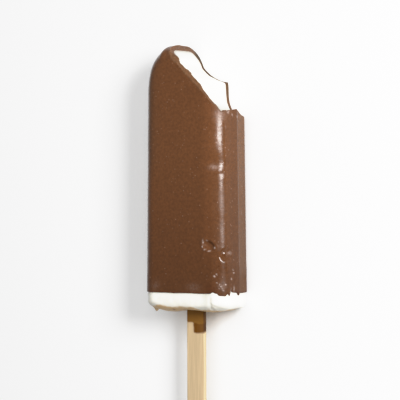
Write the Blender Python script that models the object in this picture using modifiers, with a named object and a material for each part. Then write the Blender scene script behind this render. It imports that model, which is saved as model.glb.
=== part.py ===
"""Ice cream bar on a wooden stick: a vanilla core in a thin chocolate coating, with one bite gone.

The bar lies on its flat back. X runs across the bar, +Y towards its round tip and Z up through its front.
"""

import math

import bmesh
import bpy

MM = 0.001

# overall
OVERALL_LENGTH = 165.0 * MM
TIP_Y = OVERALL_LENGTH / 2

# bar
BAR_LENGTH = 115.0 * MM
BAR_WIDTH = 44.0 * MM
BAR_DRAFT = 2.1 * MM
BAR_THICKNESS = 22.0 * MM
EDGE_RADIUS = 6.9 * MM
TIP_HEIGHT = 22.1 * MM
TIP_FULLNESS = 2.7
TIP_STEPS = 28
EDGE_STEPS = 6

# coating
COATING_THICKNESS = 0.9 * MM
TIP_COATING_EXTRA = 1.1 * MM
COATING_LENGTH = 107.3 * MM

# core
CORE_GAP = 0.3 * MM
CORE_CORNER = 3.0 * MM
CORE_END_RADIUS = 2.4 * MM
CORE_END_BULGE = 2.6 * MM

# stick
STICK_LENGTH = 114.0 * MM
STICK_WIDTH = 9.2 * MM
STICK_THICKNESS = 1.9 * MM
STICK_EDGE = 0.3 * MM
STICK_GAP = 0.3 * MM

# bite, given as (distance across from the middle, distance down from the tip)
BITE_FRONT = ((-8.0 * MM, 3.2 * MM), (19.3 * MM, 29.5 * MM))
BITE_BACK = ((-7.2 * MM, 2.0 * MM), (8.6 * MM, 16.3 * MM), (22.2 * MM, 31.4 * MM))
BITE_HOLLOWS = (3.7 * MM, 6.2 * MM)
BITE_SKEWS = (0.8, 1.0)
BITE_DEEPENING = 1.4
BITE_STEPS = 18
BITE_LEVELS = 9
BITE_SPARE = 16.0 * MM


def clear_scene():
    for obj in list(bpy.data.objects):
        bpy.data.objects.remove(obj, do_unlink=True)


def new_collection(name):
    coll = bpy.data.collections.new(name)
    bpy.context.scene.collection.children.link(coll)
    return coll


def food_material(name, colour, roughness):
    mat = bpy.data.materials.new(name)
    mat.use_nodes = True
    shader = mat.node_tree.nodes["Principled BSDF"]
    shader.inputs["Base Color"].default_value = (*colour, 1.0)
    shader.inputs["Roughness"].default_value = roughness
    return mat


def rounding(depth, radius):
    """How far a rounded edge draws in at this depth below the face it joins."""
    if depth >= radius:
        return 0.0
    return radius - math.sqrt(radius * radius - (radius - depth) ** 2)


def bar_outline(inset, tip_extra, end_y, end_inset, end_bulge):
    """The bar seen from the front, drawn in by inset and tip_extra more at its tip, as a ring of (x, y)."""
    half_tip = (BAR_WIDTH - BAR_DRAFT) / 2 - inset
    half_end = BAR_WIDTH / 2 - inset
    spring_y = TIP_Y - TIP_HEIGHT
    height = TIP_HEIGHT - inset - tip_extra
    points = []
    for i in range(TIP_STEPS + 1):
        angle = math.pi * i / TIP_STEPS
        power = 2.0 / TIP_FULLNESS
        across = math.copysign(abs(math.cos(angle)) ** power, math.cos(angle))
        points.append((half_tip * across, spring_y + height * abs(math.sin(angle)) ** power))
    corner = max(CORE_CORNER - end_inset * 0.5, 0.5 * MM)
    low_y = end_y + end_inset
    steps = 5
    for i in range(steps + 1):
        angle = math.pi + 0.5 * math.pi * i / steps
        points.append(
            (-half_end + corner + corner * math.cos(angle), low_y + corner + corner * math.sin(angle))
        )
    spans = 10
    flat = half_end - corner
    for i in range(1, spans):
        x = -flat + 2 * flat * i / spans
        points.append((x, low_y - end_bulge * (1.0 - (x / flat) ** 2)))
    for i in range(steps + 1):
        angle = 1.5 * math.pi + 0.5 * math.pi * i / steps
        points.append(
            (half_end - corner + corner * math.cos(angle), low_y + corner + corner * math.sin(angle))
        )
    return points


def bar_body(name, inset, tip_extra, end_y, end_radius, end_bulge):
    """A solid bar body: its outline stacked up through the thickness with rounded rims."""
    radius = EDGE_RADIUS - inset
    thickness = BAR_THICKNESS - 2 * inset
    depths = [radius * (1.0 - math.cos(0.5 * math.pi * i / EDGE_STEPS)) for i in range(EDGE_STEPS + 1)]
    levels = depths + [thickness - d for d in reversed(depths)]
    bm = bmesh.new()
    rings = []
    for level in levels:
        depth = min(level, thickness - level)
        drawn_in = inset + rounding(depth, radius)
        ring = bar_outline(drawn_in, tip_extra, end_y, rounding(depth, end_radius), end_bulge)
        rings.append([bm.verts.new((x, y, inset + level)) for x, y in ring])
    count = len(rings[0])
    for low, high in zip(rings, rings[1:]):
        for i in range(count):
            j = (i + 1) % count
            bm.faces.new((low[i], low[j], high[j], high[i]))
    bm.faces.new(list(reversed(rings[0])))
    bm.faces.new(rings[-1])
    bmesh.ops.recalc_face_normals(bm, faces=bm.faces)
    mesh = bpy.data.meshes.new(name)
    bm.to_mesh(mesh)
    bm.free()
    return bpy.data.objects.new(name, mesh)


def prism(name, points, low, high):
    """A straight prism over a ring of (x, y), from z low to z high."""
    bm = bmesh.new()
    base = [bm.verts.new((x, y, low)) for x, y in points]
    face = bm.faces.new(base)
    moved = bmesh.ops.extrude_face_region(bm, geom=[face])["geom"]
    tops = [v for v in moved if isinstance(v, bmesh.types.BMVert)]
    bmesh.ops.translate(bm, verts=tops, vec=(0.0, 0.0, high - low))
    bmesh.ops.recalc_face_normals(bm, faces=bm.faces)
    mesh = bpy.data.meshes.new(name)
    bm.to_mesh(mesh)
    bm.free()
    return bpy.data.objects.new(name, mesh)


def stadium(width, low_y, high_y, steps=12):
    """A strip with half-round ends, as a ring of (x, y)."""
    radius = width / 2
    points = []
    for i in range(steps + 1):
        angle = math.pi * i / steps
        points.append((radius * math.cos(angle), high_y - radius + radius * math.sin(angle)))
    for i in range(steps + 1):
        angle = math.pi + math.pi * i / steps
        points.append((radius * math.cos(angle), low_y + radius + radius * math.sin(angle)))
    return points


def between(start, stop, share):
    return (start[0] + (stop[0] - start[0]) * share, start[1] + (stop[1] - start[1]) * share)


def hollowed(start, stop, depth, skew, share):
    """A point on the way from start to stop, which sinks by up to depth into the bar."""
    x, down = between(start, stop, share)
    run = math.hypot(stop[0] - start[0], stop[1] - start[1])
    bent = share**skew
    sink = depth * 4.0 * bent * (1.0 - bent) / run
    return (x - sink * (stop[1] - start[1]), down + sink * (stop[0] - start[0]))


def bite_row(backness):
    """The bite's edge at one depth through the bar: straight at the front, two tooth hollows at the back."""
    row = []
    for i in range(BITE_STEPS + 1):
        share = i / BITE_STEPS
        front = between(*BITE_FRONT, share)
        tooth = 0 if share < 0.5 else 1
        start, stop = BITE_BACK[tooth : tooth + 2]
        back = hollowed(start, stop, BITE_HOLLOWS[tooth], BITE_SKEWS[tooth], share * 2 - tooth)
        x, down = between(front, back, backness**BITE_DEEPENING)
        row.append((x, TIP_Y - down))
    first, last = row[0], row[-1]
    corner = (last[0] + BITE_SPARE, first[1] + BITE_SPARE)
    lead_in = (first[0] - 0.15 * BITE_SPARE, corner[1])
    lead_out = (corner[0], last[1])
    return [lead_in, *row, lead_out, corner]


def bite_cutter():
    """What the bite took, as a loft from its front edge to its back edge."""
    bm = bmesh.new()
    rings = []
    for level in range(BITE_LEVELS + 1):
        height = BAR_THICKNESS * (1.2 - 1.4 * level / BITE_LEVELS)
        backness = min(max(1.0 - height / BAR_THICKNESS, 0.0), 1.0)
        rings.append([bm.verts.new((x, y, height)) for x, y in bite_row(backness)])
    count = len(rings[0])
    for high, low in zip(rings, rings[1:]):
        for i in range(count):
            j = (i + 1) % count
            bm.faces.new((low[i], low[j], high[j], high[i]))
    bm.faces.new(rings[0])
    bm.faces.new(list(reversed(rings[-1])))
    bmesh.ops.recalc_face_normals(bm, faces=bm.faces)
    mesh = bpy.data.meshes.new("bite")
    bm.to_mesh(mesh)
    bm.free()
    return bpy.data.objects.new("bite", mesh)


def cut(obj, cutter, operation="DIFFERENCE"):
    mod = obj.modifiers.new(cutter.name, "BOOLEAN")
    mod.operation = operation
    mod.object = cutter
    mod.solver = "EXACT"


def finish_piece(obj, coll, material):
    coll.objects.link(obj)
    obj.data.materials.append(material)
    for face in obj.data.polygons:
        face.use_smooth = True


def finish_cutter(obj, coll):
    coll.objects.link(obj)
    obj.display_type = "WIRE"
    obj.hide_render = True


def build():
    clear_scene()
    parts = new_collection("ice_cream_bar")
    tools = new_collection("cutters")

    bar_end = TIP_Y - BAR_LENGTH
    coating_end = TIP_Y - COATING_LENGTH
    deeper = COATING_THICKNESS + CORE_GAP

    coating = bar_body("chocolate_coating", 0.0, 0.0, coating_end - 10 * MM, 1 * MM, 0.0)
    hollow = bar_body(
        "coating_hollow", COATING_THICKNESS, TIP_COATING_EXTRA, coating_end - 14 * MM, 1 * MM, 0.0
    )
    core = bar_body(
        "ice_cream",
        deeper,
        TIP_COATING_EXTRA,
        bar_end + CORE_END_BULGE,
        CORE_END_RADIUS,
        CORE_END_BULGE,
    )

    open_end = prism(
        "open_end",
        [(-60 * MM, -150 * MM), (60 * MM, -150 * MM), (60 * MM, coating_end), (-60 * MM, coating_end)],
        -20 * MM,
        BAR_THICKNESS + 20 * MM,
    )

    mid_z = BAR_THICKNESS / 2
    stick_low = -OVERALL_LENGTH / 2
    stick_high = stick_low + STICK_LENGTH
    stick = prism(
        "stick",
        stadium(STICK_WIDTH, stick_low, stick_high),
        mid_z - STICK_THICKNESS / 2,
        mid_z + STICK_THICKNESS / 2,
    )
    bevel = stick.modifiers.new("edge", "BEVEL")
    bevel.width = STICK_EDGE
    bevel.segments = 3
    bevel.limit_method = "ANGLE"
    bevel.angle_limit = math.radians(50)

    slot = prism(
        "stick_slot",
        stadium(STICK_WIDTH + 2 * STICK_GAP, stick_low - 20 * MM, stick_high + STICK_GAP),
        mid_z - STICK_THICKNESS / 2 - STICK_GAP,
        mid_z + STICK_THICKNESS / 2 + STICK_GAP,
    )

    cut(coating, hollow)
    cut(coating, open_end)
    cut(core, slot)
    bite = bite_cutter()
    cut(coating, bite)
    cut(core, bite)

    finish_piece(coating, parts, food_material("milk_chocolate", (0.14, 0.06, 0.028), 0.38))
    finish_piece(core, parts, food_material("vanilla_ice_cream", (0.92, 0.89, 0.82), 0.6))
    finish_piece(stick, parts, food_material("birch_wood", (0.72, 0.52, 0.30), 0.6))
    for tool in (hollow, open_end, slot, bite):
        finish_cutter(tool, tools)


build()
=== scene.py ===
"""Looks of the ice cream bar: its coating, its ice cream, its stick, and a plain studio to show it in."""

import math

import bpy
import numpy as np
from bpy.props import FloatProperty, FloatVectorProperty, IntProperty, PointerProperty
from mathutils import Matrix, Vector, noise
from mathutils.kdtree import KDTree


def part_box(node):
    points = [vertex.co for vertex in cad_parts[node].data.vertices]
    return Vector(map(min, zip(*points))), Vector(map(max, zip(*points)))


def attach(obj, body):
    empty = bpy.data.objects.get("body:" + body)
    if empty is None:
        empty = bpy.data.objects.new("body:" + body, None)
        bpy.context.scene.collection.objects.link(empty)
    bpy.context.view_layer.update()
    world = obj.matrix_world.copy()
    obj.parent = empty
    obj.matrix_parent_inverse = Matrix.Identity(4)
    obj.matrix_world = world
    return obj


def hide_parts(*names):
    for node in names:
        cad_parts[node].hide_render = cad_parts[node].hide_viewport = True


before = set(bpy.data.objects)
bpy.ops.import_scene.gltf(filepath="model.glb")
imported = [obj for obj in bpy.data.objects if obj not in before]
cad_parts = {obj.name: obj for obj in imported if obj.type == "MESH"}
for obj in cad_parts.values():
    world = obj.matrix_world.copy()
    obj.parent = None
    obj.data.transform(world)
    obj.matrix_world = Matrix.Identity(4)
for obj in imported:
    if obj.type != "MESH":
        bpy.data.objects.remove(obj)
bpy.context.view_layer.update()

bl_info = {
    "name": "Ice Cream Bar",
    "version": (1, 0, 0),
    "blender": (4, 5, 0),
    "location": "3D View > Sidebar > Ice Cream Bar",
    "description": "Makes a bitten, chocolate-coated ice cream bar on a wooden stick, and a studio for it",
    "category": "Object",
}

MM = 0.001
COATING_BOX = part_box("chocolate_coating")
CORE_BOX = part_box("ice_cream")
STICK_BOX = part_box("stick")

# The plain form that the coating and the ice cream share, in metres
BITTEN_OFF_TIP = 0.61 * MM
TIP_Y = COATING_BOX[1][1] + BITTEN_OFF_TIP
THICKNESS = COATING_BOX[1][2]
COATING_END_Y = COATING_BOX[0][1]
CORE_END_Y = CORE_BOX[0][1]
HALF_WIDTH_LOW = COATING_BOX[1][0] + 0.08 * MM
DRAFT = 1.05 * MM
TIP_HEIGHT = 22.1 * MM
TIP_FULLNESS = 2.7
RIM_RADIUS = 6.9 * MM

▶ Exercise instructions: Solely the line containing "cut(coating, hollow)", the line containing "cad_parts[node].hide_render = cad_parts[node].hide_viewport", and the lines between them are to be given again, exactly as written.

▶ Response to this exercise:
    cut(coating, hollow)
    cut(coating, open_end)
    cut(core, slot)
    bite = bite_cutter()
    cut(coating, bite)
    cut(core, bite)

    finish_piece(coating, parts, food_material("milk_chocolate", (0.14, 0.06, 0.028), 0.38))
    finish_piece(core, parts, food_material("vanilla_ice_cream", (0.92, 0.89, 0.82), 0.6))
    finish_piece(stick, parts, food_material("birch_wood", (0.72, 0.52, 0.30), 0.6))
    for tool in (hollow, open_end, slot, bite):
        finish_cutter(tool, tools)


build()
=== scene.py ===
"""Looks of the ice cream bar: its coating, its ice cream, its stick, and a plain studio to show it in."""

import math

import bpy
import numpy as np
from bpy.props import FloatProperty, FloatVectorProperty, IntProperty, PointerProperty
from mathutils import Matrix, Vector, noise
from mathutils.kdtree import KDTree


def part_box(node):
    points = [vertex.co for vertex in cad_parts[node].data.vertices]
    return Vector(map(min, zip(*points))), Vector(map(max, zip(*points)))


def attach(obj, body):
    empty = bpy.data.objects.get("body:" + body)
    if empty is None:
        empty = bpy.data.objects.new("body:" + body, None)
        bpy.context.scene.collection.objects.link(empty)
    bpy.context.view_layer.update()
    world = obj.matrix_world.copy()
    obj.parent = empty
    obj.matrix_parent_inverse = Matrix.Identity(4)
    obj.matrix_world = world
    return obj


def hide_parts(*names):
    for node in names:
        cad_parts[node].hide_render = cad_parts[node].hide_viewport = True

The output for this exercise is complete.